- _What is expected_
In the listing that follows, locate the line containing "for item in" and the line containing "bpy.data.objects.remove(obj)". Retype exactly those two lines and every line between them, and nothing more.

- _Dataset content_
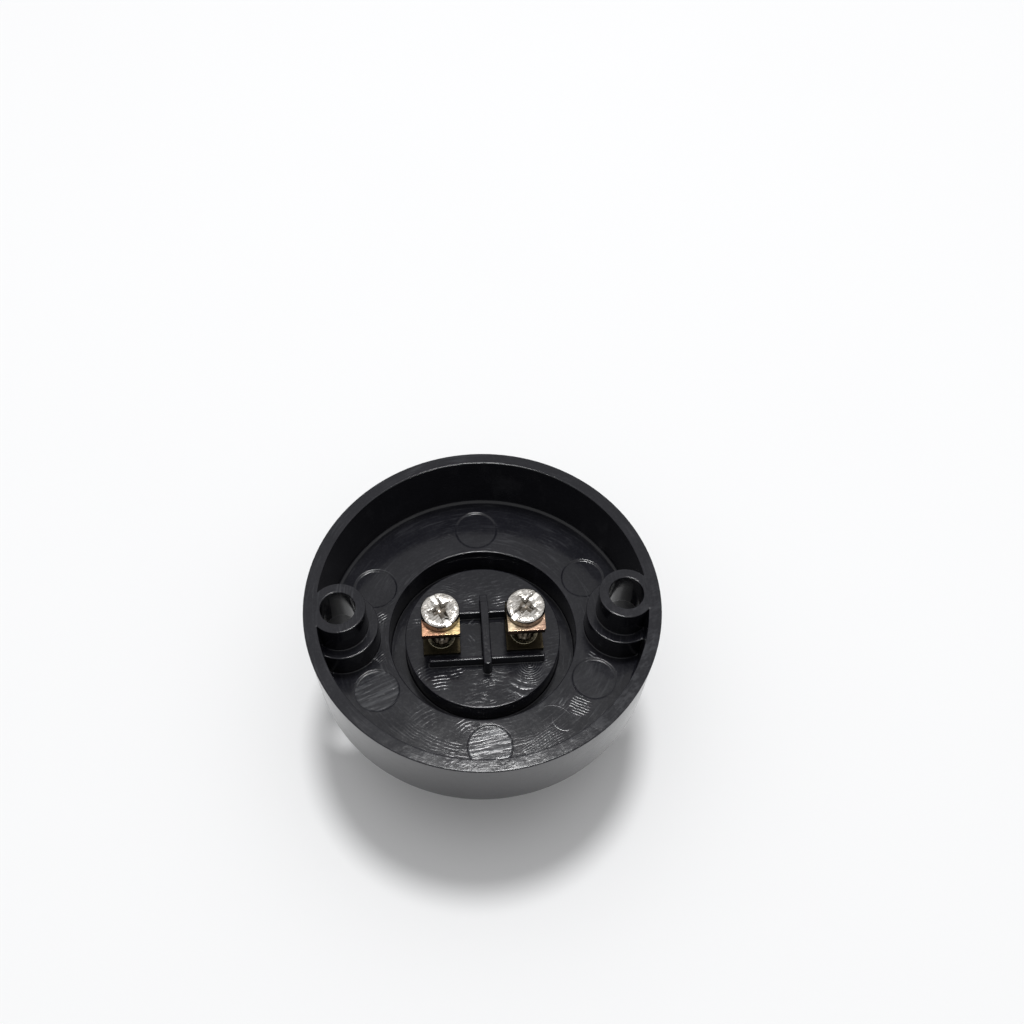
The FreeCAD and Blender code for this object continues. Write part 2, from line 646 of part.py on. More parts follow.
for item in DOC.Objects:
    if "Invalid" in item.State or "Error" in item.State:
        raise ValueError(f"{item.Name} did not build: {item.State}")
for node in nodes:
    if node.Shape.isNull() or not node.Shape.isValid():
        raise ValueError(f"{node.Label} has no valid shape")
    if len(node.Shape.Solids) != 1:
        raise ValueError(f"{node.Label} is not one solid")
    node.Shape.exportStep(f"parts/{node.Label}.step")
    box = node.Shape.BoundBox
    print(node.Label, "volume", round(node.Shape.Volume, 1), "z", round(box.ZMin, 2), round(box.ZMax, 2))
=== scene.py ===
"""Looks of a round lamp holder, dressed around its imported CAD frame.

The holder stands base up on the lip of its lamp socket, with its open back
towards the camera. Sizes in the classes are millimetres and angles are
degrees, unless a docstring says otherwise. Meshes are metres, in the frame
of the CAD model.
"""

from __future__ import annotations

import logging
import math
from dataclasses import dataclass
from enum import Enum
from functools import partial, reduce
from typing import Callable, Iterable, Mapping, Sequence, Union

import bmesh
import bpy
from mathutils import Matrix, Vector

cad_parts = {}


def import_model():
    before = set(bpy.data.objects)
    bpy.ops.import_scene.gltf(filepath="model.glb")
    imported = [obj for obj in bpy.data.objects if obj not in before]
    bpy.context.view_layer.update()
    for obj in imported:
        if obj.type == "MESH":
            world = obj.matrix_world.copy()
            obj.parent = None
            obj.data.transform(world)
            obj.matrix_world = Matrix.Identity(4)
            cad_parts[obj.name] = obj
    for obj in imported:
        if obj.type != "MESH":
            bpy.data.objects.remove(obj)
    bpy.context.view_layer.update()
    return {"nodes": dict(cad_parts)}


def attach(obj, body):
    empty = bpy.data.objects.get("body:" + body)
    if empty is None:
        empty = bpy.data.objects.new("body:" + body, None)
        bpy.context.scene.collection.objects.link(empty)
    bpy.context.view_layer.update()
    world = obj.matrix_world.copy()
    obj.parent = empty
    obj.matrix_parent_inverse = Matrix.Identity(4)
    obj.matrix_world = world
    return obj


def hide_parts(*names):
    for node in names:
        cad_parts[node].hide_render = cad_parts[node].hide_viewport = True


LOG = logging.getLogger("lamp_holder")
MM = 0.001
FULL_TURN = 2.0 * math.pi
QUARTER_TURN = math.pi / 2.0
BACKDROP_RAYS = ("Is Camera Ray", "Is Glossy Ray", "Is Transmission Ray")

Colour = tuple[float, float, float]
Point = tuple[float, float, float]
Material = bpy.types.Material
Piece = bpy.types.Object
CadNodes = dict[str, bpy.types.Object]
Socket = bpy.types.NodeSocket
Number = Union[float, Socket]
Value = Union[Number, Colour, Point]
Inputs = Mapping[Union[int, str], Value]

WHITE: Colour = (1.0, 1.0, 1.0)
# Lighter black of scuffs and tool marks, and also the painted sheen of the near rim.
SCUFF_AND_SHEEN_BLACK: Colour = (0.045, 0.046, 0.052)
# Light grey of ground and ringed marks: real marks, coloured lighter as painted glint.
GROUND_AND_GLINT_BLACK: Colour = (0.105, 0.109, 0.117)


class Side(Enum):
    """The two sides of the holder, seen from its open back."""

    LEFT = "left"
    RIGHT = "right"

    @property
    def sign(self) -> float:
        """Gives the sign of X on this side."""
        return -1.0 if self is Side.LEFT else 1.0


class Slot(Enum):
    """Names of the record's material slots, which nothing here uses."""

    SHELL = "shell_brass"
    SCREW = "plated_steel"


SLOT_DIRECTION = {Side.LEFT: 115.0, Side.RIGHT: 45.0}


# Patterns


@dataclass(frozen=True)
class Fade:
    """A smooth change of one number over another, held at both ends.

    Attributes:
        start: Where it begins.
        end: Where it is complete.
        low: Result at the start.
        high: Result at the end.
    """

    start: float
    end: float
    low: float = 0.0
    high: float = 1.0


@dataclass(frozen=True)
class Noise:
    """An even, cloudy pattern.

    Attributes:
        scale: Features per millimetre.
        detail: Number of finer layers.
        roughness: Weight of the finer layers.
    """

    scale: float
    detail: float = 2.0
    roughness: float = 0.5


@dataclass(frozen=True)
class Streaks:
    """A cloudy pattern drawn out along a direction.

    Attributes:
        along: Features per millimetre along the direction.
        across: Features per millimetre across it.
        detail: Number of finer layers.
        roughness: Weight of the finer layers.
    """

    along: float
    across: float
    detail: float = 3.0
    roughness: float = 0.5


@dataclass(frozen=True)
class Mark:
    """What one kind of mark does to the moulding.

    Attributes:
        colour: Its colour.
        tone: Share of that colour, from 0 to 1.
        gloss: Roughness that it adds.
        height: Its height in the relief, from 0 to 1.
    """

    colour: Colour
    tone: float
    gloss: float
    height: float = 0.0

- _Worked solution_
for item in DOC.Objects:
    if "Invalid" in item.State or "Error" in item.State:
        raise ValueError(f"{item.Name} did not build: {item.State}")
for node in nodes:
    if node.Shape.isNull() or not node.Shape.isValid():
        raise ValueError(f"{node.Label} has no valid shape")
    if len(node.Shape.Solids) != 1:
        raise ValueError(f"{node.Label} is not one solid")
    node.Shape.exportStep(f"parts/{node.Label}.step")
    box = node.Shape.BoundBox
    print(node.Label, "volume", round(node.Shape.Volume, 1), "z", round(box.ZMin, 2), round(box.ZMax, 2))
=== scene.py ===
"""Looks of a round lamp holder, dressed around its imported CAD frame.

The holder stands base up on the lip of its lamp socket, with its open back
towards the camera. Sizes in the classes are millimetres and angles are
degrees, unless a docstring says otherwise. Meshes are metres, in the frame
of the CAD model.
"""

from __future__ import annotations

import logging
import math
from dataclasses import dataclass
from enum import Enum
from functools import partial, reduce
from typing import Callable, Iterable, Mapping, Sequence, Union

import bmesh
import bpy
from mathutils import Matrix, Vector

cad_parts = {}


def import_model():
    before = set(bpy.data.objects)
    bpy.ops.import_scene.gltf(filepath="model.glb")
    imported = [obj for obj in bpy.data.objects if obj not in before]
    bpy.context.view_layer.update()
    for obj in imported:
        if obj.type == "MESH":
            world = obj.matrix_world.copy()
            obj.parent = None
            obj.data.transform(world)
            obj.matrix_world = Matrix.Identity(4)
            cad_parts[obj.name] = obj
    for obj in imported:
        if obj.type != "MESH":
            bpy.data.objects.remove(obj)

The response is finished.